Philadelphia Inquirer won't apply Web-first policy to features

While most newspapers, looking to offset large print advertising revenue decreases, are trying to leverage the Web to the utmost, at least one is bucking...

While most newspapers, looking to offset large print advertising revenue decreases, are trying to leverage the Web to the utmost, at least one is bucking the trend by emphasizing its print edition.

Philadelphia Inquirer managing editor Mike Leary told staffers on August 7, in a memo reprinted on Romanesko, that the newspaper would hold off posting investigative, enterprise, trend stories, features, and reviews to Philly.com until they appear on paper.
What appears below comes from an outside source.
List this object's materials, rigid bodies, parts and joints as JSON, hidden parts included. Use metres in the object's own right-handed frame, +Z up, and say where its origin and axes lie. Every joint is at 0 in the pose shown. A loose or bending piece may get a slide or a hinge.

Leary emphasized that the newspaper – which shares Philly.com with the Philadelphia Daily News – will still emphasize breaking news online.
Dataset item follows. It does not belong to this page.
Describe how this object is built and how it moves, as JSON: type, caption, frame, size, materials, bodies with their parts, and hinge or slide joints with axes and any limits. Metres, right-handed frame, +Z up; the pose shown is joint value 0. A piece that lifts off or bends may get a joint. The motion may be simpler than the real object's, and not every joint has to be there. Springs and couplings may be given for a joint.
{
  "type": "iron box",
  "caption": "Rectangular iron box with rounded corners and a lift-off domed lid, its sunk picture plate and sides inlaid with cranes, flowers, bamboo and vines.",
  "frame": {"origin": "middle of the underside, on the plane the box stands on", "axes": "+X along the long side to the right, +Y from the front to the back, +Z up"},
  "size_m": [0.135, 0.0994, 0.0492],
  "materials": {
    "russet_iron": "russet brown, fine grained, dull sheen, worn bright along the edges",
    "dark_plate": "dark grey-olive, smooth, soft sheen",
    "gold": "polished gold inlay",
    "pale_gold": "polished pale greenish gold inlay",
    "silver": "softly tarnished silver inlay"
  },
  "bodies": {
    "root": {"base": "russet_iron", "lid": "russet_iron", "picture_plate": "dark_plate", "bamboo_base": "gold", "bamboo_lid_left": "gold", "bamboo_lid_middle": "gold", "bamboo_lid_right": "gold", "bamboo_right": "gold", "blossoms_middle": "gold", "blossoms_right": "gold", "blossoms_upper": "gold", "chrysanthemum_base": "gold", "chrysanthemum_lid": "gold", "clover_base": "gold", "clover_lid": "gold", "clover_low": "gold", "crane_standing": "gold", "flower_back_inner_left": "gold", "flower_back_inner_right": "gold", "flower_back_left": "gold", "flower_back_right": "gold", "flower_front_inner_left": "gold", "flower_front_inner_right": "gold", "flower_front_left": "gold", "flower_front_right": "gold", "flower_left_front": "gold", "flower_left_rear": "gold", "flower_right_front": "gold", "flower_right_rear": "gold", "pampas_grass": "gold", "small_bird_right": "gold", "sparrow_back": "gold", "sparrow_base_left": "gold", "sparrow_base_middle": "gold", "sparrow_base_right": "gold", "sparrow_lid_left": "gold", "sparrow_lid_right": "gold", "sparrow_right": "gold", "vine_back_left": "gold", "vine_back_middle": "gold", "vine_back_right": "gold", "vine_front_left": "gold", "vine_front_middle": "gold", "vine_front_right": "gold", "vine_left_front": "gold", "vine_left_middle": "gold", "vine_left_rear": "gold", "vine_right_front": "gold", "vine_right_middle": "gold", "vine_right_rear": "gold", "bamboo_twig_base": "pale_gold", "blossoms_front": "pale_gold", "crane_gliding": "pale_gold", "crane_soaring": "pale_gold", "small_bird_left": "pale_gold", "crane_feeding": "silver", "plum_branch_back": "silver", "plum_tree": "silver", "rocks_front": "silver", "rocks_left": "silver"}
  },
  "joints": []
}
Reaction from the Web skewed to negative. Jeff Jarvis said: “This is insane. Even the slowest, most curmudgeonly, most backward in your dying, suffering industry would not be this stupid anymore.”

On the pro-Inquirer side, Howard Owens advocated using the Web to create a distinct product. “With proper focus and strategy, there is reason for a good-sized, well-run newspaper operation to repurpose its print product for online,” he said. “All of those resources should allow the online operation to feed off, but not be a duplicate of, the print operations. It should allow a newspaper operation to avoid the soul-sucking, readership-killing, repurposing of print content online and the aggressive pursuit of Web-centric content practices.”